Travels and Voyages from Maggs Bros.

- by Michael Stillman

Travels and Voyages from Maggs Bros.

Maggs Bros. Ltd. of London has issued the latest in their long-running series of catalogues, number 1444, entitled Travels & Voyages. These are accounts mostly of 17th to 19th century voyages, from the Age of Discovery. With a few exceptions (such as America's Wilkes expedition) they emanated from Europe, and from there spread around the world. Maggs has divided the catalogue by destination, ranging from the Americas to Africa, Near and Far East, Australia and the Pacific, and the Arctic and Antarctica. These are the books that informed people at home about what lay beyond the horizon at a time when knowledge and understanding of far off places was limited at best. Here are some of the 227 items being offered.

 

One of the great mysteries for Europeans began at the other side of the Mediterranean - the source of the river Nile. Everyone knew where it ended, but it took centuries for Europeans to discern where it began. John Speke and an unbelieving Richard Burton would find it in the 1860s, but the most significant attempt prior to that came almost a century earlier. That adventure is described by explorer James Bruce in Travels to Discover the Source of the Nile, in the Years 1768...1773, published in 1790. Bruce did make his way up to the source of the Blue Nile, but most people regard the White Nile as the true source of the river, hence it taking another century to answer the mystery. £4,500 (British pounds or roughly $7,000 in U.S. dollars).

 

Item 128 is a letter from Lord Joseph Banks to Lord Monbaddo concerning the 18th century English curiosity "Peter the Wild Boy." Peter was not from far away. He was discovered in the woods of Germany and taken back to England. Peter walked on all fours, ate vegetation found in the woods, and did not speak a word in any language. Indeed, he was brought back to England in 1726 and survived to the age of about 70 without ever learning to speak. By the time of this letter, 1782, Europe had become fascinated with the concept of the "noble savage" from far off lands - people uneducated but filled with great insights and values.
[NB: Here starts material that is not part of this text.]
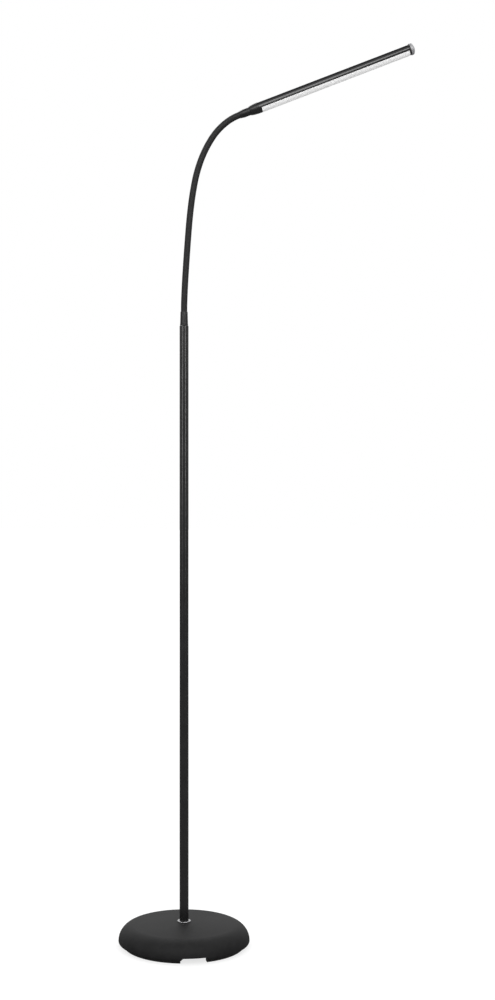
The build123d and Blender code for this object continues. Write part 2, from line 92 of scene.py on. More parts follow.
class Paint:
    """One material's node tree with its main shader; constants go straight on the shader's sockets."""

    def __init__(self, name, color, roughness, **constants):
        self.material = bpy.data.materials.new(name)
        self.material.use_nodes = True
        self.tree = self.material.node_tree
        self.shader = self.tree.nodes["Principled BSDF"]
        self.shader.inputs["Base Color"].default_value = (*color, 1)
        self.shader.inputs["Roughness"].default_value = roughness
        for socket, value in constants.items():
            self.shader.inputs[socket.replace("_", " ")].default_value = value
        self.material.diffuse_color = (*color, 1)
        self.material.roughness = roughness

    def node(self, kind, settings=None, inputs=None, output=0):
        """Adds any node: its settings first, then the values or links of its sockets; returns one output."""
        made = self.tree.nodes.new(kind)
        for key, value in (settings or {}).items():
            setattr(made, key, value)
        for key, value in (inputs or {}).items():
            if isinstance(value, Num):
                self.tree.links.new(value.socket, made.inputs[key])
            else:
                made.inputs[key].default_value = value
        return Num(self, made.outputs[output])

    def feed(self, socket, value):
        """Links a worked-out number or colour to a socket of the main shader."""
        self.tree.links.new(value.socket, self.shader.inputs[socket])

    def place(self):
        """Position on the piece, in metres, in the lamp's own frame."""
        return self.node("ShaderNodeTexCoord", output="Object")

    def stretched(self, scale, turn):
        """Object position, turned and then scaled, so that grain can run along a chosen direction."""
        turned = self.node("ShaderNodeMapping", {}, {"Vector": self.place(), "Rotation": turn})
        return self.node("ShaderNodeMapping", {}, {"Vector": turned, "Scale": scale})

    def noise(self, scale, detail=3.0, where=None, roughness=0.5):
        """Soft random pattern with features of about 1/scale metres."""
        inputs = {"Vector": where or self.place(), "Scale": scale, "Detail": detail, "Roughness": roughness}
        return self.node("ShaderNodeTexNoise", {}, inputs)

    def span(self, value, low, high, to_low=0.0, to_high=1.0):
        """Value carried from one range to another and held at its ends, with smooth ends."""
        return self.node(
            "ShaderNodeMapRange",
            {"interpolation_type": "SMOOTHSTEP"},
            {"Value": value, "From Min": low, "From Max": high, "To Min": to_low, "To Max": to_high},
        )

    def mix(self, share, first, second):
        """Colour between two colours by a share."""
        colors = [(*c, 1) if isinstance(c, tuple) else c for c in (first, second)]
        return self.node(
            "ShaderNodeMix", {"data_type": "RGBA"}, {0: share, 6: colors[0], 7: colors[1]}, output=2
        )

    def bump(self, height, depth, under=None):
        """Normal bent by a height from 0 to 1 over a depth in metres; a second bump can lie under it."""
        inputs = {"Height": height, "Distance": depth, "Strength": 1.0}
        if under:
            inputs["Normal"] = under
        return self.node("ShaderNodeBump", {}, inputs)


def grained(name, color, roughness, grain, depth, lighter=1.25, **constants):
    """Moulded or coated surface: fine pebbled grain of a given size, slow change of sheen and faint blotches."""
    paint = Paint(name, color, roughness, **constants)
    fine = paint.noise(1 / grain, 2.0)
    slow = paint.noise(14.0, 2.0)
    handled = paint.noise(55.0, 4.0, roughness=0.62)
    paint.feed("Normal", paint.bump(fine, depth))
    paint.feed("Roughness", roughness + (slow - 0.5) * 0.1 + (handled - 0.5) * 0.05)
    paler = tuple(min(1.0, c * lighter + 0.002) for c in color)
    paint.feed("Base Color", paint.mix(paint.span(handled, 0.35, 0.75), color, paler))
    return paint


def metal(name, color, roughness, fineness=1200.0, depth=4e-6, spread=0.08):
    """Bare or plated metal: even grain with features of about 1/fineness metres, and cloudy sheen."""
    paint = Paint(name, color, roughness, Metallic=1.0)
    fine = paint.noise(fineness, 2.0)
    cloud = paint.noise(30.0, 3.0)
    paint.feed("Normal", paint.bump(fine, depth))
    paint.feed("Roughness", roughness + (fine - 0.5) * spread + (cloud - 0.5) * spread)
    duller = tuple(c * 0.88 for c in color)
    paint.feed("Base Color", paint.mix(paint.span(cloud, 0.3, 0.7), duller, color))
    return paint


# ---------------------------------------------------------------- meshes from arrays
def mesh_object(name, points, quads, loop_values=None, sharp=40.0):
    """Mesh from an array of points and one of four-cornered faces; doubles merged and faces turned outwards."""
    mesh = bpy.data.meshes.new(name)
    mesh.from_pydata(points.tolist(), [], quads.tolist())
    if loop_values is not None:
        mesh.uv_layers.new(name="along").data.foreach_set("uv", loop_values.astype(np.float32).ravel())
    work = bmesh.new()
    work.from_mesh(mesh)
    bmesh.ops.remove_doubles(work, verts=work.verts, dist=1e-7)
    bmesh.ops.recalc_face_normals(work, faces=work.faces)
    work.to_mesh(mesh)
    work.free()
    mesh.polygons.foreach_set("use_smooth", np.ones(len(mesh.polygons), bool))
    mesh.set_sharp_from_angle(angle=math.radians(sharp))
    piece = bpy.data.objects.new(name, mesh)
    bpy.context.scene.collection.objects.link(piece)
    return piece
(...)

Peter was none of this. He had no great thoughts, and introduction to "civilization" brought out no inner depth. However, Monboddo, one of the early pre-evolutionists, was fascinated by Peter. Monboddo believed that language was the key to a sort of intellectual evolution of humans. He believed humans started more ape-like, but language enabled them to develop. Peter might be something of an example of an earlier stage. Banks, who had traveled to far off lands on Cook's first journey, was having none of this, at least with regards to Peter. He thought Peter was just some idiot child whose parents had dumped in the woods because he was difficult to handle. Nonetheless, he here tries to help Monboddo with his research. Still, his cynicism towards stories about Peter comes through as he comments, "No extract from newspapers however carefully written will induce me to believe that a human being can exist at all upon leaves & moss while the anatomical structure of the stomack & digestive organs teach me to consider it as impossible…" Priced at £2,500 (US $3,900).